田中禾对心灵自由的推崇和实践,并不是孤立的。在田中禾这一代作家群中,他能够轻易地找到知音。因为他们这一代人特别的命运和教育背景,使他们对“自由”这个词语有着刻骨铭心的体会,从而有可能触摸到自由的本质。比如贵州的何士光,曾像田中禾一样在20世纪80年代以富有文学性的小说创作成为那个年代最为红火的作家之一,但他后来完全转向了宗教的研究和写作,他说:“文字是一种般若”,他“想要寻找一些更本质的,关于生命的秘密”。又如理由是20世纪80年代特别红火的报告文学作家,后来同样转向了能够表达自由心声的写作中。理由今年出版的一本《荷马之旅》,是他一次阅读经典的收获。他为了找回荷马史诗的文学性,便沿着荷马史诗的路线对爱琴海周边做了一轮又一轮的踏访。《荷马之旅》不仅记录了他的踏访,也充分展开了他对经典的解读。这两位作家和田中禾一样,为我们树立了一个追求心灵自由的样板。两位作家与田中禾所不同的是,他们选择了文学以外的方式来实现心灵的自由,而田中禾始终对文学不舍不弃,他在探寻纯文学的写作过程中实现了心灵的自由。

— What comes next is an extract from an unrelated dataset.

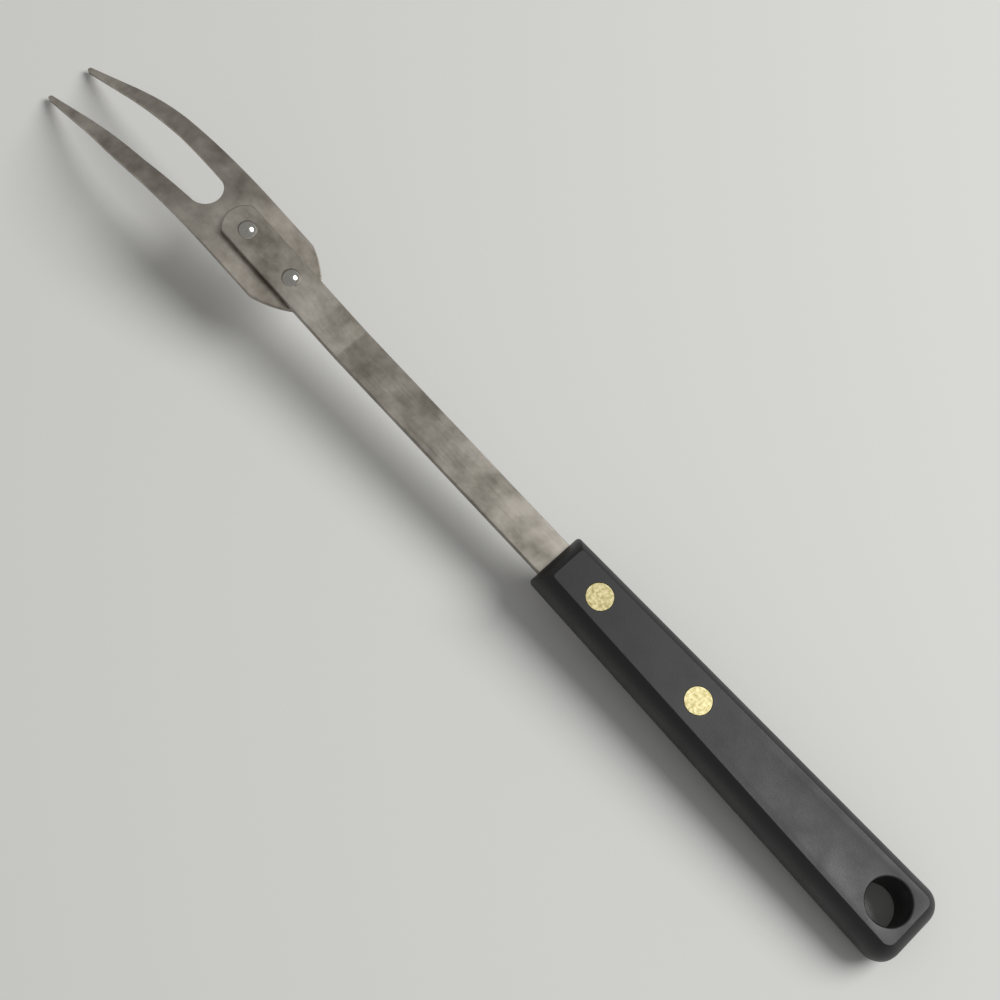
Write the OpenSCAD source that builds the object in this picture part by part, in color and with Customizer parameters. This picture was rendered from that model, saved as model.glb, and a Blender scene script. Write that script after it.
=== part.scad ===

田中禾的纯文学不是一般意义上的纯文学,它是作家实现心灵自由的通道,也是承载作家心灵自由的圣殿。我们应该好好研究田中禾的纯文学。在这方面,田中禾已经提供了足够多的成功文本,田中禾本人也對纯文学应该如何写作有着深思熟虑地思考,他还特别强调了纯文学应该更充分地体现文学的本质——“巨大的慈悲感和怜悯心”。我们在阅读田中禾的作品时千万别忽略了这一点。让中国文坛多一点田中禾的纯文学,让更多伟大而又美丽的心灵能够在纯文学的天地里自由地飞翔!